After thinking about this, I think semantic similarity is really just a proxy for distance. If we used semantic similarity as distance, I would recommend 2 fields: 'distance' and 'distance_algorithm', where distance algorithm would be 'semantic similarity'. Or, we could simply have 2 different fields; 1 for 'distance' (we would use some other algorithm), and we could also include a 2nd 'semantic similarity' field.

And I can't think of another way to think of too many ways to think of distance. I can think of it as being representative discrete; of explicit relationships between entities, as in S2-3a/b above. And I can think of distance too on a continuous spectrum. Like in the 'average' vs 'dark blue' car example; the real color spectrum is really not discrete like that. But I think for our use cases, things are likely to be discrete.

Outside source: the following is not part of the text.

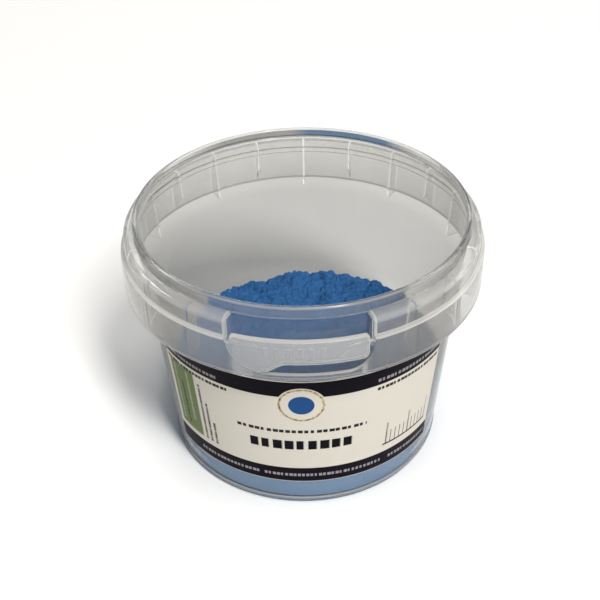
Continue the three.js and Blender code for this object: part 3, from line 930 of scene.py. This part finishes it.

I would be interested to know if anyone has any other ideas as to what 'distance' really can represent here.

[matentzn]

Thank you @joeflack4 for your thoughts! I think this is all reasonable thinking; however, the main problem is that we are not that interested in "technical" distance as such, we are interested in real-world distance. This means that even if the two aligned ontologies contains only contain a single term each, both these terms could be more or less distant from each other, and there is no semantic similarity here at all. Indeed, when aligning two semantic spaces, there is not really a proper semantic similarity score ala Jaccard in most cases. There is only the conceptual model in the head of the experts (embedding space in the brain), and how distant both terms are according to that. This is what the issuer @sbello is trying to capture here.